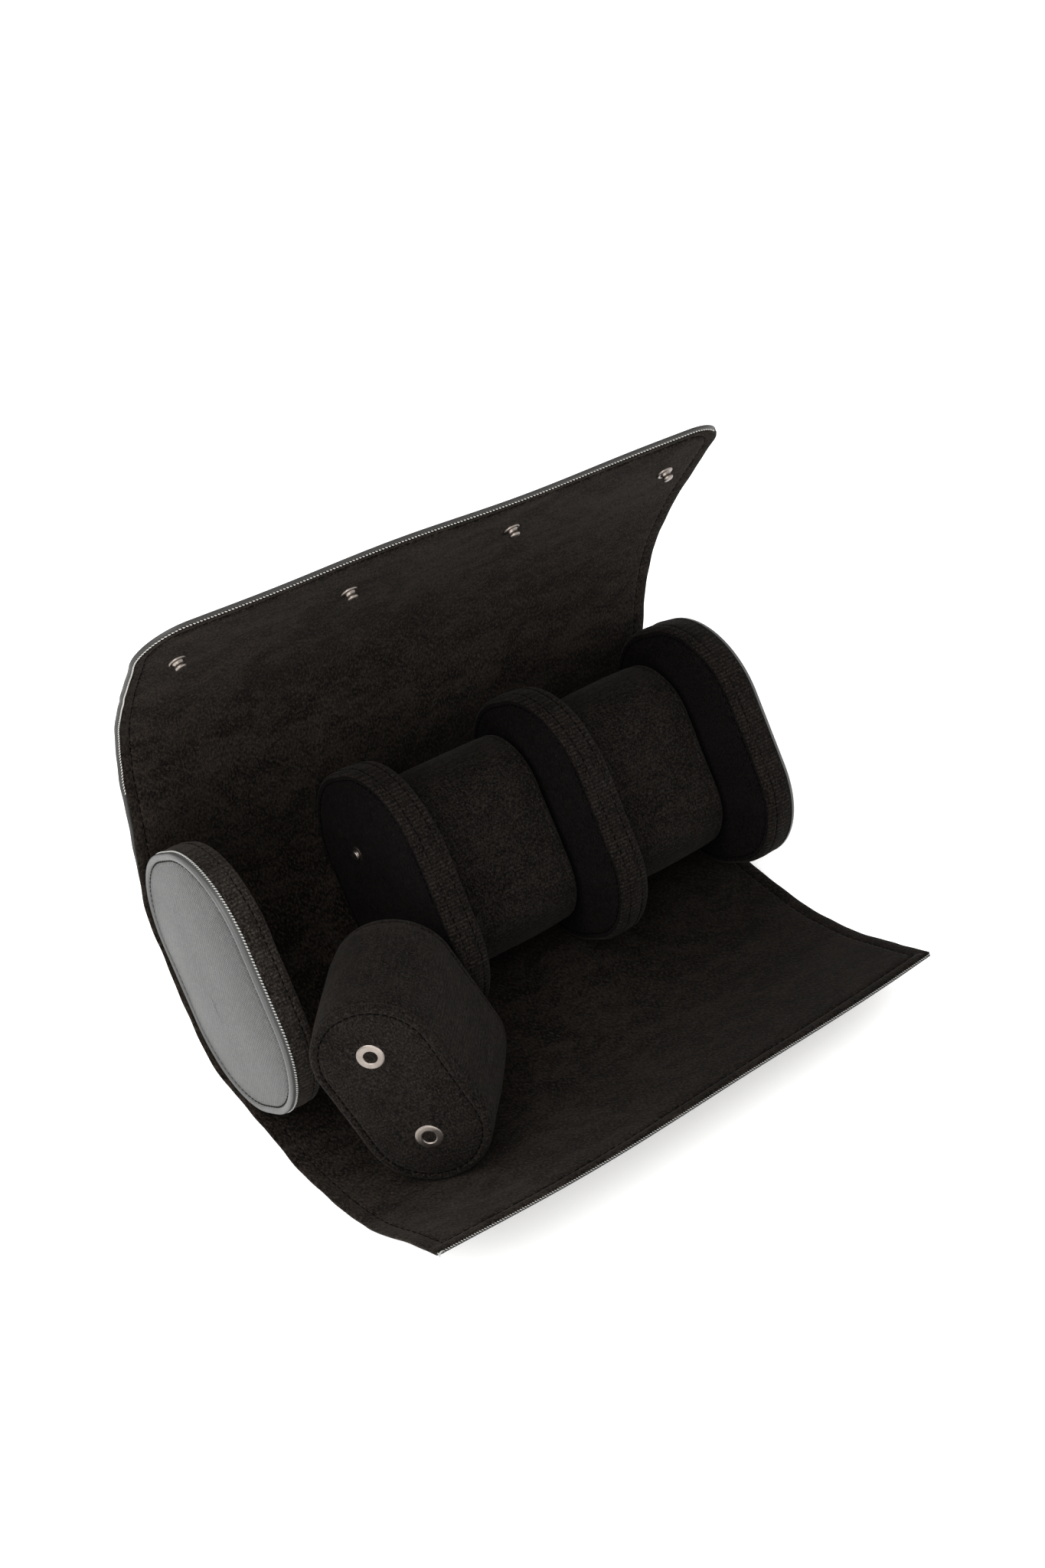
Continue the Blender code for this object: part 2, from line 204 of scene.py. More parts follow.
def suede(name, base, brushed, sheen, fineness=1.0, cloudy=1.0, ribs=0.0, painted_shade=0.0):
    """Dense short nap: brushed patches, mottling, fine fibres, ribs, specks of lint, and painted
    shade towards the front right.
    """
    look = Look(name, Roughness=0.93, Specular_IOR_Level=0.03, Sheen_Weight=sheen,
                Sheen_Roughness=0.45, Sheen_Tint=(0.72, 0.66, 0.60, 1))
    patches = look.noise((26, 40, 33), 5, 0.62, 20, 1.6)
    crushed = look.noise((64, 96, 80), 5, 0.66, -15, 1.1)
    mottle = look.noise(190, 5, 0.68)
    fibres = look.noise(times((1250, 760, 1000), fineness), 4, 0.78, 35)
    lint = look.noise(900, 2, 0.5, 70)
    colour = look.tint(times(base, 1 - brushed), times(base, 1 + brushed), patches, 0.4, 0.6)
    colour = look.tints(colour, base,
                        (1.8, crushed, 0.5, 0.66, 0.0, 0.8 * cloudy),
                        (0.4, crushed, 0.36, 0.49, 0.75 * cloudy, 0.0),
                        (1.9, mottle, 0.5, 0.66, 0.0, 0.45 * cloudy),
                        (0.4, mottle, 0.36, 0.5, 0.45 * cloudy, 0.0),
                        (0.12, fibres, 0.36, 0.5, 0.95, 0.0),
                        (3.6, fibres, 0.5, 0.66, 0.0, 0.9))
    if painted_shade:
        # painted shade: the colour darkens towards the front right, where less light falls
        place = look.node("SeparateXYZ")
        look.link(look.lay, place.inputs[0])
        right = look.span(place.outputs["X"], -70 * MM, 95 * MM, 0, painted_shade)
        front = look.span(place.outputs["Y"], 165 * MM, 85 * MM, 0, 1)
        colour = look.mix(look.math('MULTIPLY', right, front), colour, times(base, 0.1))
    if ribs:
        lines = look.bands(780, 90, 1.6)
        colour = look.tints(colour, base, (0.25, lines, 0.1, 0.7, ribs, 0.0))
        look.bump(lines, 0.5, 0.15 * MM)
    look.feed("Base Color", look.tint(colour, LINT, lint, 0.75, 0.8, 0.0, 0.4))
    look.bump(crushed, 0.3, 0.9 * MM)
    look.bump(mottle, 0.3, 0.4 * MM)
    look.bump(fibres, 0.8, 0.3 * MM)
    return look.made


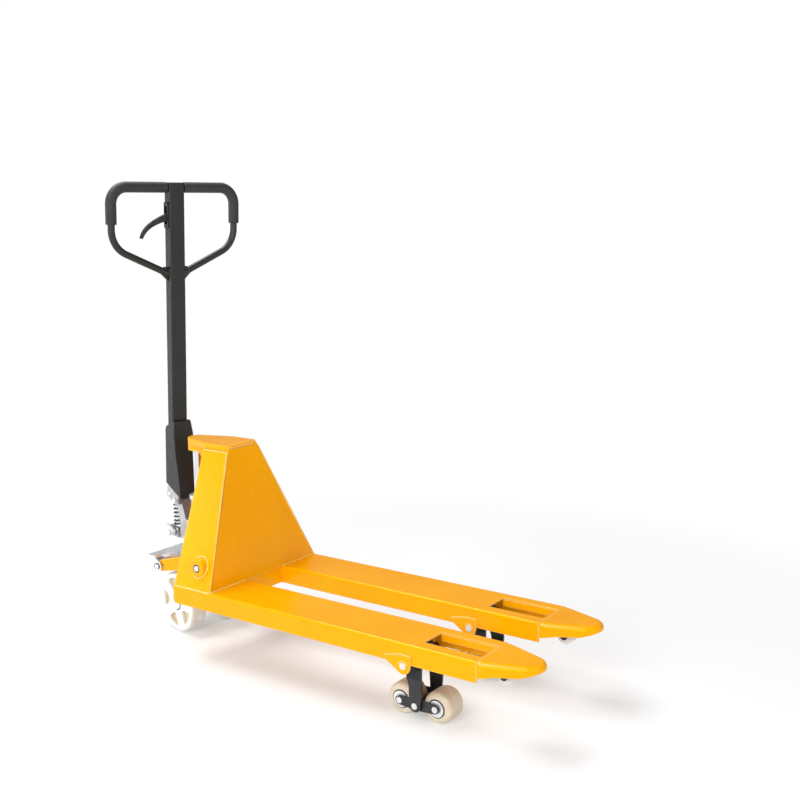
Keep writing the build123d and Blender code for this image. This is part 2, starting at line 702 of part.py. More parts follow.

──────────────────────────────

• _Challenge_: Copy every line of the records word for word.

• _Solved problem_:
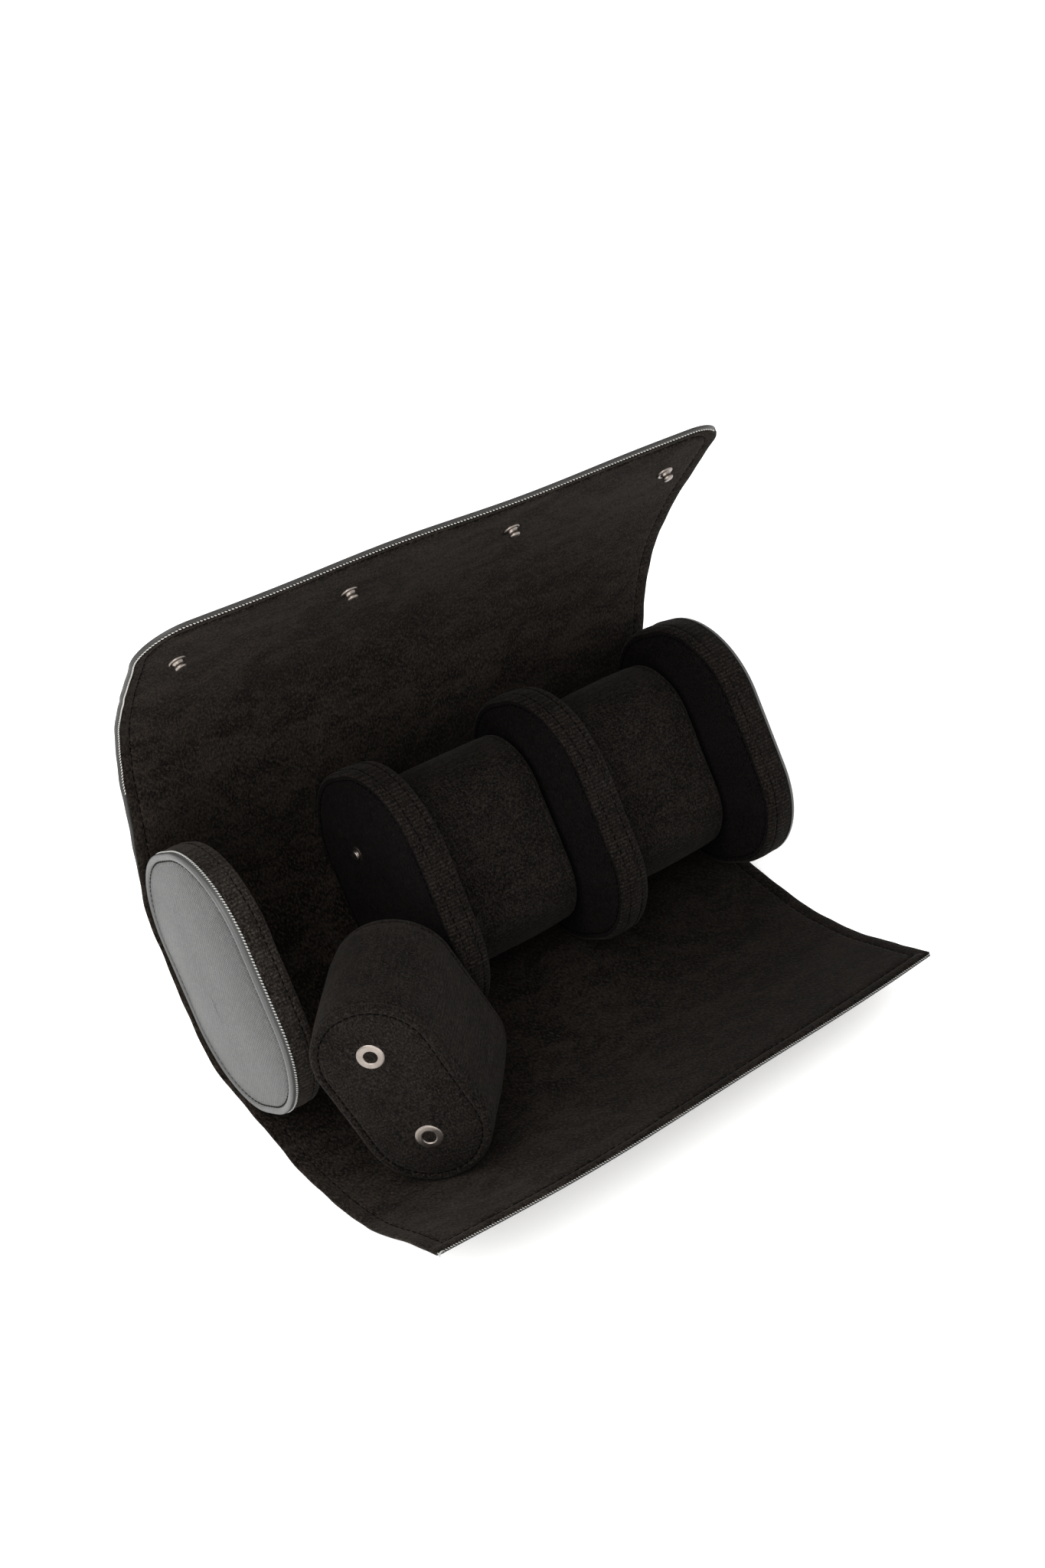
Continue the Blender code for this object: part 2, from line 204 of scene.py. More parts follow.
def suede(name, base, brushed, sheen, fineness=1.0, cloudy=1.0, ribs=0.0, painted_shade=0.0):
    """Dense short nap: brushed patches, mottling, fine fibres, ribs, specks of lint, and painted
    shade towards the front right.
    """
    look = Look(name, Roughness=0.93, Specular_IOR_Level=0.03, Sheen_Weight=sheen,
                Sheen_Roughness=0.45, Sheen_Tint=(0.72, 0.66, 0.60, 1))
    patches = look.noise((26, 40, 33), 5, 0.62, 20, 1.6)
    crushed = look.noise((64, 96, 80), 5, 0.66, -15, 1.1)
    mottle = look.noise(190, 5, 0.68)
    fibres = look.noise(times((1250, 760, 1000), fineness), 4, 0.78, 35)
    lint = look.noise(900, 2, 0.5, 70)
    colour = look.tint(times(base, 1 - brushed), times(base, 1 + brushed), patches, 0.4, 0.6)
    colour = look.tints(colour, base,
                        (1.8, crushed, 0.5, 0.66, 0.0, 0.8 * cloudy),
                        (0.4, crushed, 0.36, 0.49, 0.75 * cloudy, 0.0),
                        (1.9, mottle, 0.5, 0.66, 0.0, 0.45 * cloudy),
                        (0.4, mottle, 0.36, 0.5, 0.45 * cloudy, 0.0),
                        (0.12, fibres, 0.36, 0.5, 0.95, 0.0),
                        (3.6, fibres, 0.5, 0.66, 0.0, 0.9))
    if painted_shade:
        # painted shade: the colour darkens towards the front right, where less light falls
        place = look.node("SeparateXYZ")
        look.link(look.lay, place.inputs[0])
        right = look.span(place.outputs["X"], -70 * MM, 95 * MM, 0, painted_shade)
        front = look.span(place.outputs["Y"], 165 * MM, 85 * MM, 0, 1)
        colour = look.mix(look.math('MULTIPLY', right, front), colour, times(base, 0.1))
    if ribs:
        lines = look.bands(780, 90, 1.6)
        colour = look.tints(colour, base, (0.25, lines, 0.1, 0.7, ribs, 0.0))
        look.bump(lines, 0.5, 0.15 * MM)
    look.feed("Base Color", look.tint(colour, LINT, lint, 0.75, 0.8, 0.0, 0.4))
    look.bump(crushed, 0.3, 0.9 * MM)
    look.bump(mottle, 0.3, 0.4 * MM)
    look.bump(fibres, 0.8, 0.3 * MM)
    return look.made


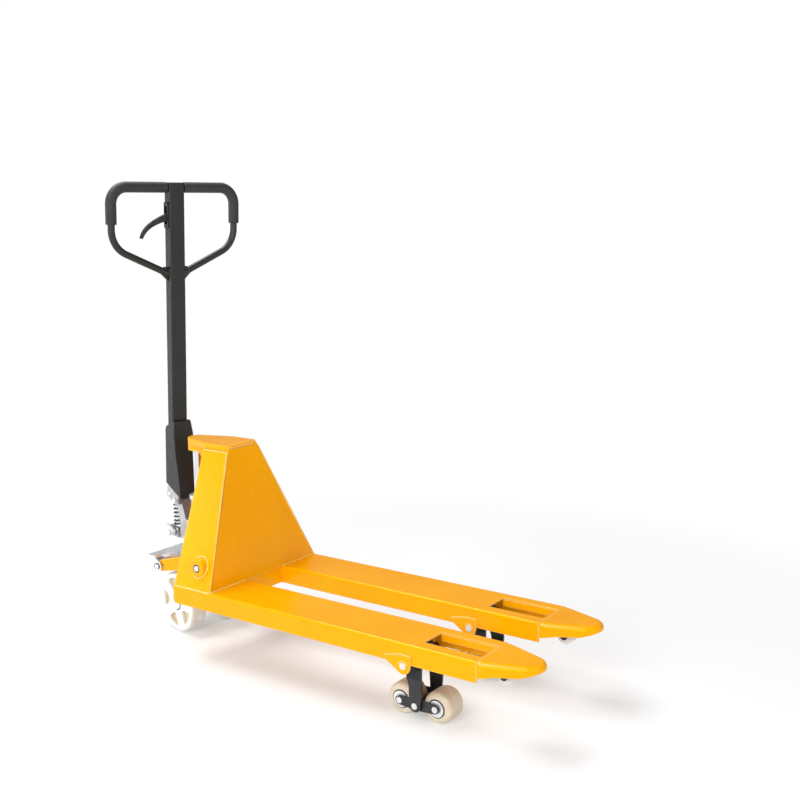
Keep writing the build123d and Blender code for this image. This is part 2, starting at line 702 of part.py. More parts follow.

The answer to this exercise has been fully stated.